Anadolu Ajansı’na konuşan Prof. Dr. Levent Şaylan, Türkiye’nin tarımsal kuraklık yaşayan bir ülke olduğunu vurgulayarak kuraklığı önlemek adına önemli notlar kaydetti.
İklim değişikliğinin etkilerini önceden tespit etmenin gelecek planlamaları açısından önemli olduğunun altını çizen Şaylan, “3 il için yüzde 10 ila 15 civarında 2040 yılına kadar bitkilerin su ihtiyacının daha da artabileceğini, buharlaşma ile ilgili yaptığımız araştırma sonucunda tespit etmiş durumdayız. Bu durum gelecekte tarımda sulama için daha fazla suya ihtiyaç duyulmasını gerektirebilir.” dedi
“HER İLDE TARIMSAL ARAŞTIRMALAR YAPILMALI”
Sadece Trakya’da değil, ülke tarımı için önemli olan tüm illerde detaylı tarımsal meteorolojik araştırmalar yapmanın gerekliliğini vurgulayan Şaylan, “Öncelikle her ilde bu iklim değişiminin hangi risklere neden olacağını ve bilhassa bunun tarıma etkilerini tarımsal meteorolojik açıdan tespit etmek gerekiyor” diye ekledi.
İklim değişiminin vereceği zararların çeşitlerine göre önlem alınması gerektiğini aktaran Şaylan, “Sulamada kullanılan suyun büyük bir kısmı yüzey sulama yöntemleriyle uygulanıyor. ‘Salma sulama’ denilen, daha fazla buharlaşmaya neden olan, daha fazla su harcadığımız bu sulamadan uzaklaşılmalı. Bunun yerine basınçlı sulama sistemleri, yağmurlama veya damla sulama gibi suyu daha verimli kullanan sistemler yaygınlaştırılmalı. Bunlar suyun kullanımını azaltırlar. Bunlar için üreticiye mali destekler sağlanması gerekiyor” ifadelerini kullandı.
Bunların dışında, toprakta su olup olmadığını takip etmenin önemini vurgulayan Şaylan, şöyle devam etti:
“Çiftçilerin de toprağın nemini ölçmesi, takip etmesi gerekiyor. Bunun için de üreticilerin bu sistemleri, ölçümleri yapabilecek basit de olsa cihazlarla ekonomik olarak desteklenmesi lazım ki ona göre sulama miktar ve zamanına karar verebilsinler. Yani toprakta su varsa yeteri kadar, gereğinden fazla sulama yapmasınlar. Nerede sulamayı durduracaklarına karar verebilsinler.
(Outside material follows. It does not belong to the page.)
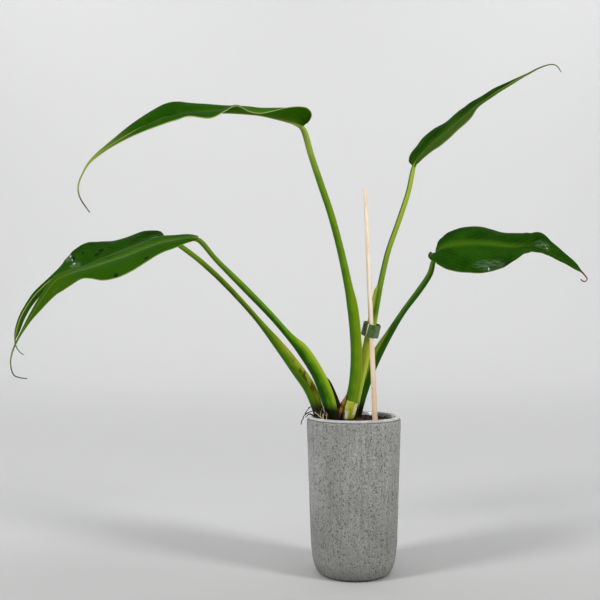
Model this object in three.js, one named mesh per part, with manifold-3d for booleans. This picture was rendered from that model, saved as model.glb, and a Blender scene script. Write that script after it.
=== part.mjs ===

Bunların dışında bitki su tüketimi daha az olan bitki çeşitlerini tercih etmek durumunda kalabilirler.”
Şaylan, tarımsal meteoroloji alanında yaklaşık 34 yıllık birikime sahip bir araştırmacı olduğunu ifade ederek, şunları kaydetti:
“Tarımsal meteoroloji, ülkemiz ve dünya tarımsal üretimi ve aynı zamanda iklim değişimi açısından son derece önemli bir bilim dalıdır. Bu alanda yapılan araştırmaların arttırılması gerekmektedir. İklim değişikliğinin sadece tarımı etkilemediği, tarımın da iklim değişikliğine etkide bulunduğunu unutmamak gerekir. İklim değişikliğinin tarıma olası etkileri, tarımdan kaynaklanan sera gazlarının belirlenmesi ile kara ve su yüzeylerinde buharlaşmayla ilgili olarak oldukça fazla uygulamalı araştırma tecrübemiz var.”